As atuações são um dos pontos altos do filme. Ninguém aqui parece “atuar” de maneira artificial: o elenco — majoritariamente paranaense — imprime uma veracidade quase documental aos personagens, o que fortalece a intensidade do drama e exige do espectador uma escuta sensível. A atriz protagonista brilha: sua performance carrega nuances de desamparo, culpa, proteção e força, e foi merecidamente reconhecida em festivais, com prêmios e menções que ressaltam seu impacto. A naturalidade do elenco, sem excessos teatrais, contribui para que o filme se desenrole com brutalidade e sensibilidade ao mesmo tempo.

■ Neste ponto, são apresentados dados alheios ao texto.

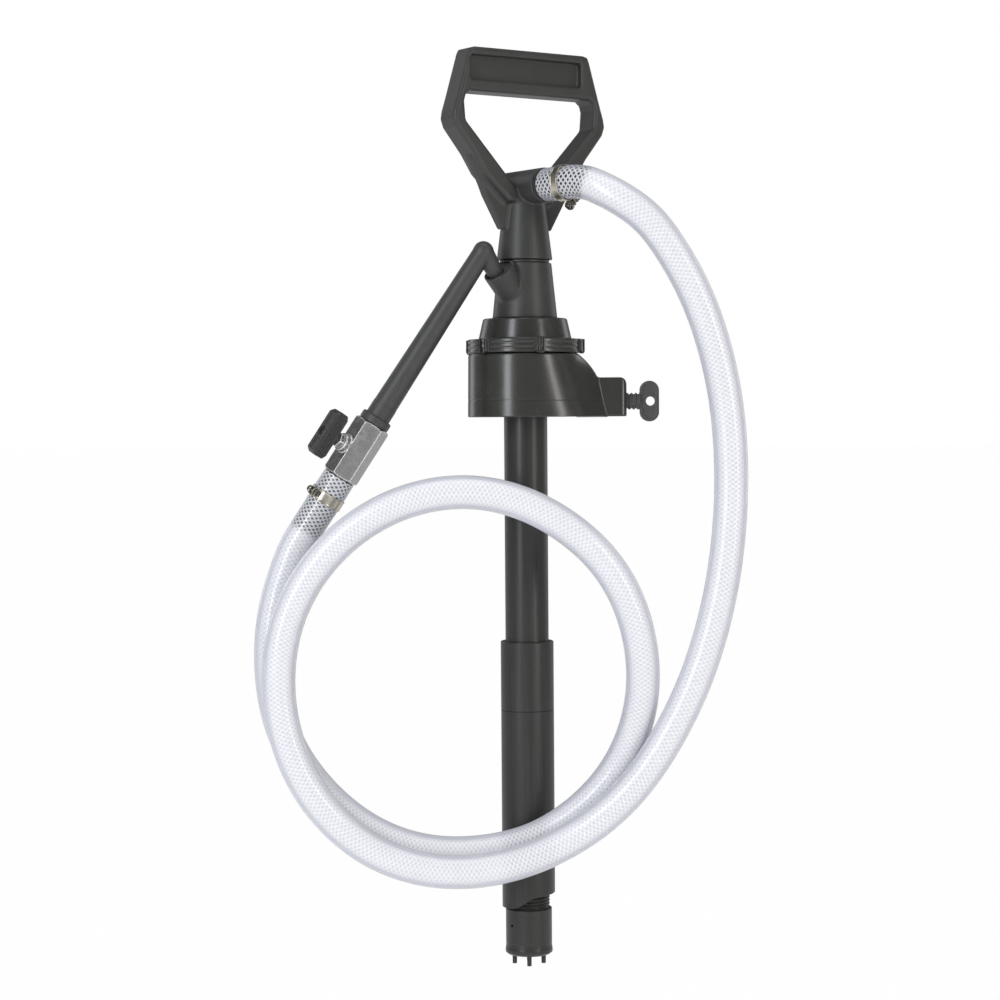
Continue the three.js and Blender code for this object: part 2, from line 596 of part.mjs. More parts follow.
// ---------------------------------------------------------------- ball valve
// Local Z runs up the pipe from the valve's lower end face, local X along the valve stem.
const VALVE_FLATS = 30, VALVE_LEN = 57, BALL_R = 11.2, VALVE_BORE_R = 8;
const VALVE_DIR = new THREE.Vector3(0.5436, 0, 0.8392).normalize();
const STEM_DIR = [-0.661, -0.616, 0.428];
const VALVE_MID = VALVE_LEN / 2;
const STEM_AXIS = times(move(0, 0, VALVE_MID), Z_TO_X);
const stemRod = (radius, low, high, segments) => rod(radius, low, high, segments, STEM_AXIS);

function valveBody() {
  return cut(
    join(hexagon(VALVE_FLATS, 0, VALVE_LEN, 1.2), stemRod(8.6, 10, 20.5, 24)),
    rod(12.7, -1, 12, 24),
    rod(VALVE_BORE_R + 0.2, 11, 17, 24),
    rod(12.9, 16, VALVE_LEN + 1, 24),
    stemRod(4.3, 8, 22, 16),
  );
}

// A seat from its outer end to the end by the ball, where its bore is wider.
const seatRing = (outerEnd, ballEnd) =>
  lathe([[8.3, outerEnd], [12.5, outerEnd], [12.5, ballEnd], [10.2, ballEnd]], 24);

const valveBall = () =>
  cut(sphere(BALL_R, 16, 10, move(0, 0, VALVE_MID)), rod(VALVE_BORE_R, 10, 50, 12));
const stemGlandNut = () =>
  cut(hexagon(13, 20.8, 26, 0.6, STEM_AXIS), stemRod(4.4, 20, 27, 16));
const valveStem = () => cut(stemRod(3.9, 11.6, 40, 16), stemRod(1.95, 33, 41, 12));
const leverScrew = () => join(stemRod(3.5, 43.5, 45.6, 14), stemRod(1.6, 34, 44, 12));

// A chamfered wing along the pipe on a round foot.
function valveLever() {
  const halfL = 22.5;
  const outline = [
    [28.9, -halfL + 4], [31.5, -halfL], [41, -halfL], [45, -halfL + 3.5],
    [45, halfL - 3.5], [41, halfL], [31.5, halfL], [28.9, halfL - 4],
  ];
  return cut(
    join(plate(outline, -6, 6, move(0, 0, VALVE_MID)), stemRod(6.6, 26.6, 30, 20)),
    stemRod(4.3, 26, 40.3, 16),
    stemRod(2.1, 40, 46, 12),
    stemRod(3.9, 43.2, 46, 14),
  );
}

// The barbed tail below the valve: [radius, z].
const LANCE_TAIL = [
  [6.8, 11.6], [12.2, 11.6], [12.2, -0.3], [13.6, -0.3], [13.6, -5.2], [8.9, -6],
  [9.6, -18], [8.9, -18.4], [9.6, -32], [8.9, -32.4], [9.6, -46], [8.9, -46.4],
  [8.2, -60], [6.8, -60],
];

const delivery = group(pump);
const valveFoot = VALVE_TOP.clone().addScaledVector(VALVE_DIR, -VALVE_LEN);
const valve = group(delivery, frame(valveFoot, VALVE_DIR, STEM_DIR));
node(delivery, "lance", lanceShape(), FINISH.satin);
node(valve, "valve_body", valveBody(), FINISH.nickel);
node(valve, "valve_seat_lower", seatRing(16.3, 21.4), FINISH.white);
node(valve, "valve_seat_upper", seatRing(40.7, 35.6), FINISH.white);
node(valve, "valve_end_cap", ring(8.3, 12.5, 41, 46, 24), FINISH.nickel);
node(valve, "valve_ball", valveBall(), FINISH.ball);
node(valve, "stem_gland_nut", stemGlandNut(), FINISH.nickel);
node(valve, "valve_stem", valveStem(), FINISH.nickel);
node(valve, "valve_lever", valveLever(), FINISH.satin);
node(valve, "lever_screw", leverScrew(), FINISH.steel);
node(valve, "lance_hose_tail", lathe(LANCE_TAIL, 16), FINISH.satin);
hoseClamp(valve, "lance_clamp", -22.6, 14);

// ---------------------------------------------------------------- hose
// Centreline [x, y, z], from the lance valve round the coil to the handle's outlet.
const HOSE_POINTS = [
  [-173.2, -36, -58.2], [-186.3, -36, -78.4], [-202.6, -36, -103.6], [-212.2, -37, -120],
  [-225.1, -40.2, -154.6], [-233, -41.9, -190.7], [-234.1, -42, -227.6], [-229.7, -42, -264.3],
  [-217.9, -42, -299.3], [-197.8, -42, -330.4], [-172.3, -42, -357.2], [-142.3, -42, -378.6],
  [-108.1, -42, -392.6], [-71.5, -42, -398], [-34.7, -42, -395.6], [1.5, -42, -387],
  [34.2, -42.5, -369.1], [62.5, -44.1, -344.4], [84.7, -47.6, -314.2], [98.4, -53.1, -279.7],
  [104.4, -59.3, -243.5], [102.2, -64.7, -206.9], [92.9, -69.1, -171.4], [76.1, -71.8, -138.6],
  [51.6, -72.8, -111], [21.8, -73, -89.2], [-11.7, -73, -73.6], [-47.9, -73, -66.4],
  [-84.8, -73, -68.4], [-120.2, -73, -78.8], [-152.5, -73, -96.9], [-180.3, -73, -121.2],
  [-202.3, -73, -150.9], [-217.4, -73, -184.6], [-224.2, -73, -220.9], [-224, -73, -257.9],
  [-216.2, -73, -294], [-201.8, -73, -328.1], [-180, -73, -358.4], [-151.9, -73, -383.4],
  [-118.4, -73, -400.7], [-81.3, -73, -409], [-43.5, -73, -408.7], [-6.4, -73, -400.4],
  [28.4, -73, -385.7], [60.5, -73, -365.7], [88.6, -73, -340.3], [111.8, -73, -310.6],
  [131, -73, -278.5], [147.3, -73, -244.9], [160.1, -73, -210], [169.9, -73, -174.2],
  [177, -73, -137.9], [181.3, -73.2, -101.1], [183.2, -73.7, -64.1], [182.5, -74, -27.1],
  [179.2, -74.2, 9.7], [172.5, -74.7, 46.1], [162.5, -75, 81.7], [148.8, -75, 116.1],
  [130.6, -74.8, 148.3], [109.1, -74.3, 178.3], [78.6, -70.8, 198.8], [60.5, -60.8, 209.4],
  [48, -54.6, 211.4], [36.5, -48.2, 211.2], [28.2, -41.3, 211], [22, -32.6, 211],
];
const hoseCurve = new THREE.CatmullRomCurve3(
  HOSE_POINTS.map((point) => new THREE.Vector3(...point)), false, "centripetal",
);
// The length comes from the default, coarser division; points along the curve from the finer one.
const hoseLength = hoseCurve.getLength();
hoseCurve.arcLengthDivisions = 2000;
hoseCurve.updateArcLengths();

// The stretch of the centreline between two arc lengths.
class Stretch extends THREE.Curve {
  constructor(start, end) {
    super();
    this.from = start / hoseLength;
    this.to = end / hoseLength;
  }
  getPoint(t, target = new THREE.Vector3()) {
    return hoseCurve.getPointAt(Math.min(1, this.from + (this.to - this.from) * t), target);
  }
}

function hosePiece(start, end, steps) {
  const shape = new THREE.Shape(circle(HOSE_R, 12));
  shape.holes.push(new THREE.Path(circle(HOSE_BORE_R, 10).reverse()));
  const extrudePath = new Stretch(start, end);
  return solid(new THREE.ExtrudeGeometry(shape, { steps, bevelEnabled: false, extrudePath }));
}

const CUT_LANCE = 130, CUT_OUTLET = hoseLength - 245; // arc lengths where the hose is parted
const CUT_HALF = 0.2; // half the gap at a cut
const OUTLET_STEPS = 17;
const outletStart = CUT_OUTLET + CUT_HALF;
node(delivery, "hose_lance_end", hosePiece(0.5, CUT_LANCE - CUT_HALF, 6), FINISH.hose);
node(
  barrel, "hose_run",
  hosePiece(CUT_LANCE + CUT_HALF, CUT_OUTLET - CUT_HALF, 46), FINISH.hose,
);
node(plunger, "hose_outlet_end", hosePiece(outletStart, hoseLength, OUTLET_STEPS), FINISH.hose);

// The outlet clamp sits square on the second straight step from the hose's end.
const outletStep = (hoseLength - outletStart) / OUTLET_STEPS;
const nearEnd = hoseCurve.getPointAt(1 - outletStep / hoseLength);
const farEnd = hoseCurve.getPointAt(1 - (2 * outletStep) / hoseLength);
const clampDir = farEnd.clone().sub(nearEnd);
const clampCentre = nearEnd.clone().add(farEnd).multiplyScalar(0.5);
const clampFrame = frame(clampCentre, clampDir, [-clampDir.y, clampDir.x, 0]);
hoseClamp(group(plunger, clampFrame), "outlet_clamp", 0, -48);

export default part;
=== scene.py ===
"""A hand drum pump: neck clamp, barrel with foot valve, plunger with handle, hose and lance.

The pieces are laid out in millimetres about the pump's upright axis, with z = 0 at the underside
of the neck clamp's skirt. The camera looks from -Y. The part's own frame, in metres, has its
origin on the drum neck seat, SEAT_R to the -X side of the axis and SEAT_Z up.
"""

import math

import bpy
import numpy as np
from mathutils import Matrix, Vector


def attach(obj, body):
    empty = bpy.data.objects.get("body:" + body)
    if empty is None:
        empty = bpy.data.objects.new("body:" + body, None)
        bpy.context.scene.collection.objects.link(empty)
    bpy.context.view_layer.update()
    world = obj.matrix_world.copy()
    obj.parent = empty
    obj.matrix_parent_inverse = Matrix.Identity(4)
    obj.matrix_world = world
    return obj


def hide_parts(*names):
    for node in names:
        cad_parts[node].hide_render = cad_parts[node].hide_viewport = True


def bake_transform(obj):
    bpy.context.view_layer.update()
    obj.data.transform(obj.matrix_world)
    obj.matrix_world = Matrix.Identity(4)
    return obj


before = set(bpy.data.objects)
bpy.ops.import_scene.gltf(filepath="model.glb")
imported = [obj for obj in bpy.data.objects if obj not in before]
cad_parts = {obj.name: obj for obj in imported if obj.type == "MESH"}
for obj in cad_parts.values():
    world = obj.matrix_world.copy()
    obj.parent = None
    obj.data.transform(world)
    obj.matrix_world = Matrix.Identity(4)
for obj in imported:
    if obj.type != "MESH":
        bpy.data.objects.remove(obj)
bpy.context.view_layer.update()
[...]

No entanto, apesar de todas essas qualidades, Ursa deixa um sentimento misto ao terminar: a economia de 70 minutos — claramente uma opção de William de Oliveira — é dupla. Por um lado, impede o filme de se estender inutilmente; por outro, a história parece exigir uns 20 minutos a mais para que certas ambiguidades fossem plenamente resolvidas. A narrativa, em seu desfecho, dá sinais de ter sido construída para gerar reflexões, não certezas — o que é louvável —, mas essa estratégia pode causar a impressão de que partes do arco narrativo foram deixadas pela metade. Fica a sensação de que o filme se propõe a um debate maior do que sua própria estrutura permite concretizar.

A ausência de uma conclusão mais enfática faz com que o espectador saia com perguntas no ar: não há desfecho redentor tradicional, tampouco um epílogo que consolide todas as tensões colocadas. Essa indefinição — se por intenção estética, se por limitação de duração — é ao mesmo tempo força e fraqueza. O longa provoca, incomoda, instiga empatia, mas não amarra todos os fios com a precisão que poderia.

Em suma, Ursa revela um diretor promissor, disposto a dialogar com o presente brasileiro a partir de um recorte específico e sensível. A despeito de seus limites estruturais, se impõe como um trabalho relevante, que deixa marcas e questionamentos. Cinema que incomoda, embala e retira o conforto do espectador — um raro tipo de experiência.